All provisions of this Agreement which by their nature extend beyond the expiration or termination of this Agreement, including but not limited to, sections pertaining to suspension or termination, debts owed, general use of Elements, disputes with us, and general provisions, shall survive the termination or expiration of this Agreement.
Section headings in this Agreement are for convenience only, and do not govern the meaning or interpretation of any provision of this Agreement.
English Language Controls
Notwithstanding any other provision of this Agreement, any translation of this Agreement is provided for your convenience. The meanings of terms, conditions, and representations herein are subject to their definitions and interpretations in the English language.

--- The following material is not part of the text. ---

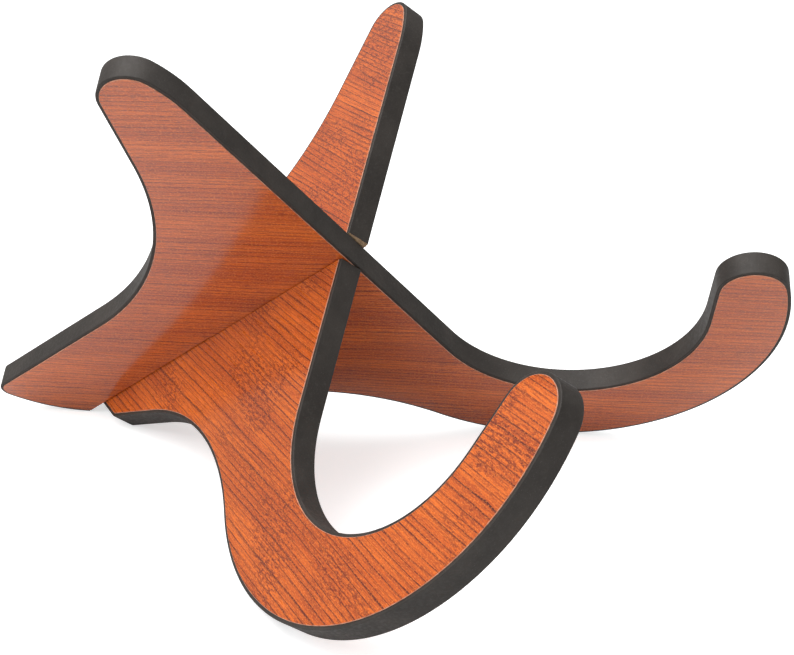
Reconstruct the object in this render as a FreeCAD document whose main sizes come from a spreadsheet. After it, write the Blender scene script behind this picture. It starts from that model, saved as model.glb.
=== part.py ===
"""Take-apart stand for a small guitar, ukulele or violin.

Two flat boards of one outline cross at a slot and hold each other upright. Each board is a
fibreboard core with a thin wood-grain veneer on both faces. The lower board has its slot open at
the top, the upper board has its slot open at the sole and slides down over the lower one. Each
board's left veneer faces -X and its right veneer faces +X.

A board is drawn flat, with X along its base line, Y up the board and Z through its thickness.
The base line touches the floor under the sole and under the cradle. The slot's axis passes
through the drawing's origin. The stand's frame has +Z up and -Y to the front, where the
instrument sits, and its origin is at the middle of its footprint, on the floor.
"""
import FreeCAD, Part

import math
import os

import Sketcher

Vector = FreeCAD.Vector
Constraint = Sketcher.Constraint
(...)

If we send an email to the email address on record for your Elements Account, you agree and understand that this constitutes written notice ("Written Notice") from us to you. If you email us, this constitutes Written Notice from you to us. For all notices made by email, the date of receipt is considered to be the date of transmission.
A business day ("Business Day") shall mean any day other than a Saturday, a Sunday, or day when banks located in Hong Kong are closed for a legal holiday or by government directive.
Non-Waiver of Rights
This Agreement shall not be construed to waive rights that cannot be waived under Applicable Laws and Regulations, including applicable state money transmission laws in the state where you are located. In addition, our failure to insist upon your strict compliance with any term or provision of this Agreement shall not be construed as a waiver for you to not comply with such term or provision.
This Agreement shall be governed by and construed in all respects in accordance with the laws of Hong Kong SAR and the parties hereby irrevocably submit to the non-exclusive jurisdiction of the Hong Kong SAR courts in relation to any proceedings arising out of or in connection with this Agreement.